[START OF Given information]

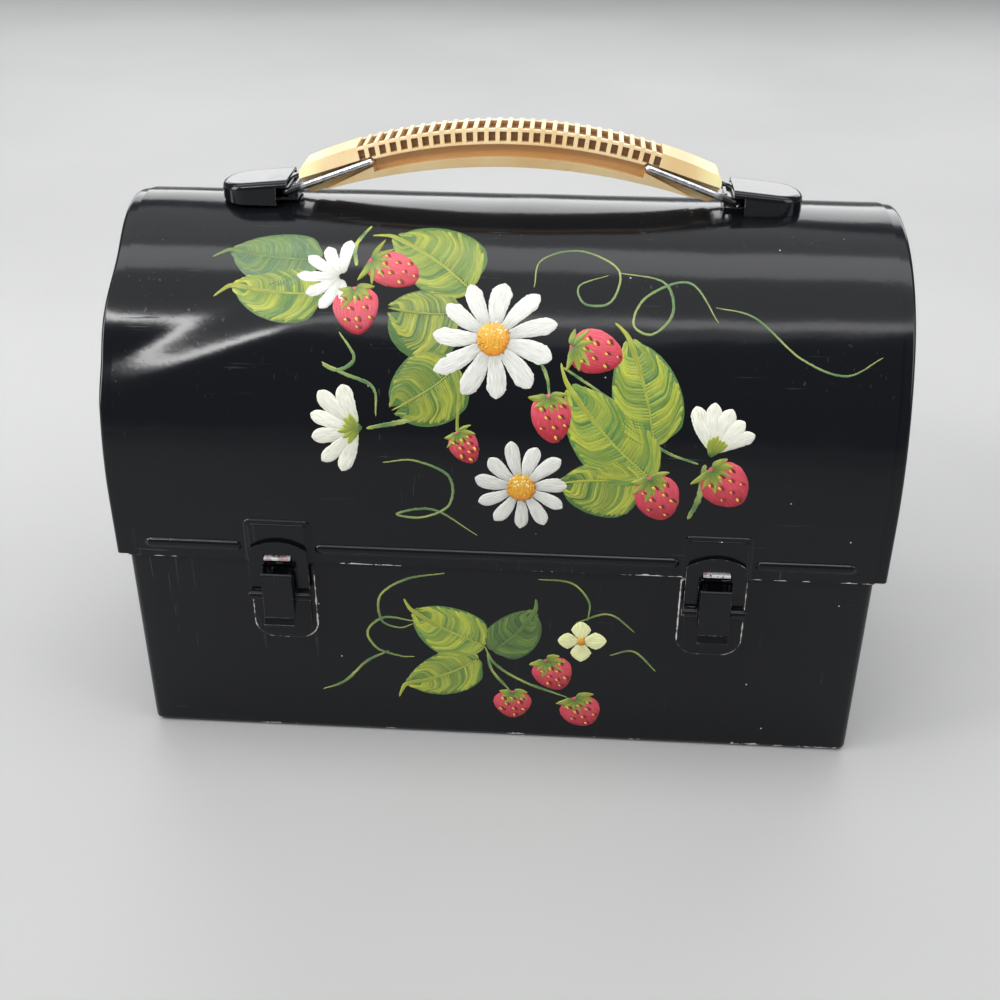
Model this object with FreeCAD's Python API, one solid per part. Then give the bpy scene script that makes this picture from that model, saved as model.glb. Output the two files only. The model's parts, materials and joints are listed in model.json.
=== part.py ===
"""Dome-top metal lunch box, modelled as the separate pieces it is made of.

Millimetres.  +X runs along the box to the right, +Y from the front to the back, +Z up.
The origin is the centre of the underside of the body.  Pieces that come in a left and a
right are built once at the middle (x = 0) or on the right, and then moved or mirrored.
"""
import FreeCAD, Part
import math
import os

V = FreeCAD.Vector
X_AXIS, Y_AXIS, Z_AXIS = V(1, 0, 0), V(0, 1, 0), V(0, 0, 1)

# ---- sheet metal ----
SHEET = 0.6                  # body and lid sheet
PLATE = 1.0                  # latch base, lid catch and lever plate
LINK_PLATE = 0.8             # latch link
HOOD_PLATE = 1.0             # handle hoods and their keepers
LEAF_PLATE = 0.9             # hinge leaves

# ---- lid: a vault of sheet between two pressed ends ----
LENGTH = 254.0               # over the lid's ends
DEPTH = 127.0                # over the lid's front and back
HEIGHT = 176.5               # top of the vault
LID_EDGE_Z = 72.5            # lower edge of the lid
LID_WALL = 21.0              # straight wall under the vault
CROWN_R = 57.0               # the vault's top arc
END_ROUND = 1.4              # rounded rim of a pressed end
END_FLANGE = 9.0             # how far an end's flange reaches into the vault
SEAM_INSET = 1.3             # from the end's face to the vault sheet's edge

# ---- body: an open pan that the lid fits over ----
OVERHANG_X = 3.5             # lid past the body at each end
OVERHANG_Y = 2.0             # lid past the body at front and back
RIM_Z = 76.0                 # top of the body, inside the lid
BODY_CORNER = 3.0            # upright corners
BODY_BOTTOM = 2.5            # bottom edges
HEM_WIDTH = 1.8              # rim folded inwards to this thickness
HEM_DEPTH = 3.5

# ---- ribs pressed into the lid's front ----
RIB_UP = 5.3                 # centre line above the lid's lower edge
RIB_R = 1.5
RIB_PROUD = 1.0
RIB_END_GAP = 11.0           # from the lid's end to the outer ribs
RIB_PAD_GAP = 1.8            # from an outer rib to its latch pad
RIB_MIDDLE_GAP = 1.6         # from the middle rib to a latch pad

# ---- latches ----
LATCH_X = 71.7               # centre of a latch from the middle of the box
PAD_HALF = 10.9              # pad pressed in the lid behind a latch
PAD_TOP = 15.7               # above the lid's lower edge
PAD_STEP = 0.6               # first step of the pad
PAD_INNER_STEP = 0.4         # second step
PAD_BORDER = 1.3             # between the two steps
PAD_CORNER = 1.8
BODY_PAD_HALF = 10.8         # pad pressed in the body
BODY_PAD_DROP = 32.0         # its lower edge, under the lid's lower edge
BODY_PAD_TOP_GAP = 2.0       # its upper edge, under the lid's lower edge
BODY_PAD_STEP = 0.5
BODY_PAD_CORNER = 6.6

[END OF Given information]

- _Exercise objective_: Please print exactly what appears from the first line of the data through the line with "is made of.", including both of those lines and nothing past them.

- _Answer below_:
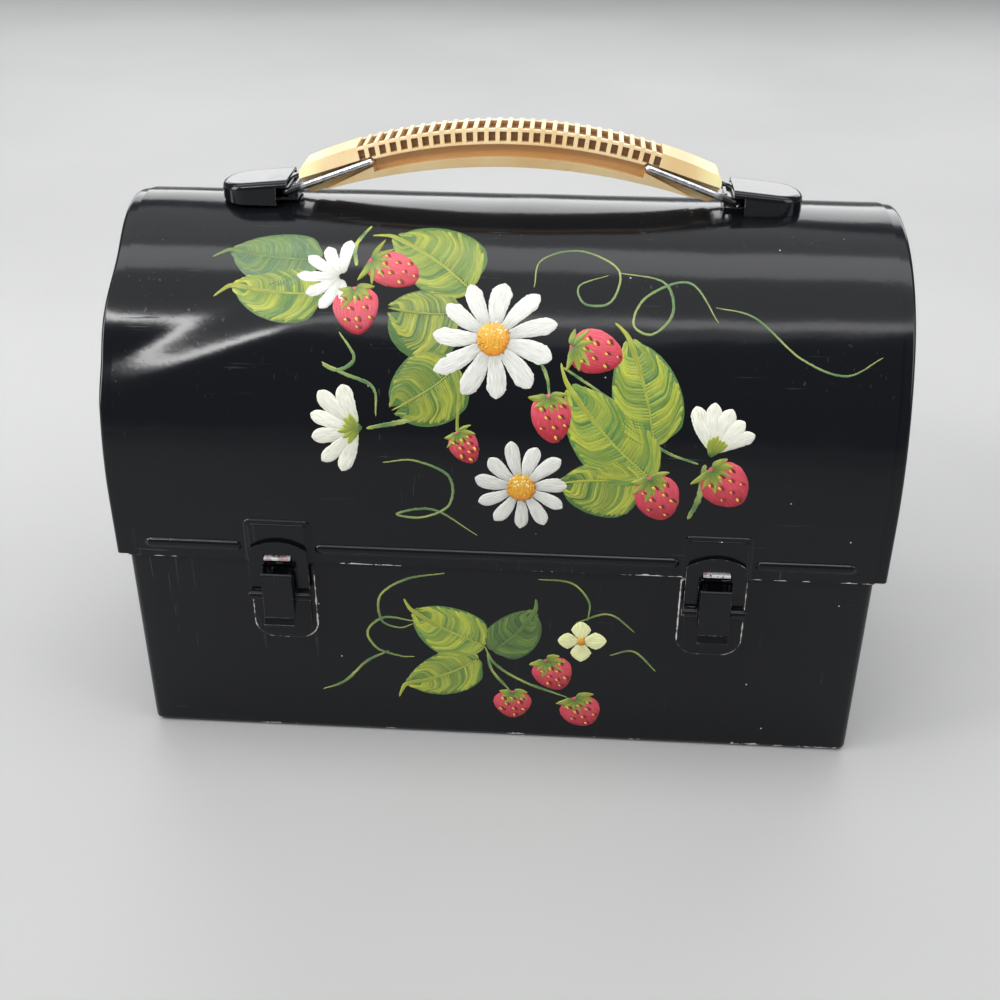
Model this object with FreeCAD's Python API, one solid per part. Then give the bpy scene script that makes this picture from that model, saved as model.glb. Output the two files only. The model's parts, materials and joints are listed in model.json.
=== part.py ===
"""Dome-top metal lunch box, modelled as the separate pieces it is made of.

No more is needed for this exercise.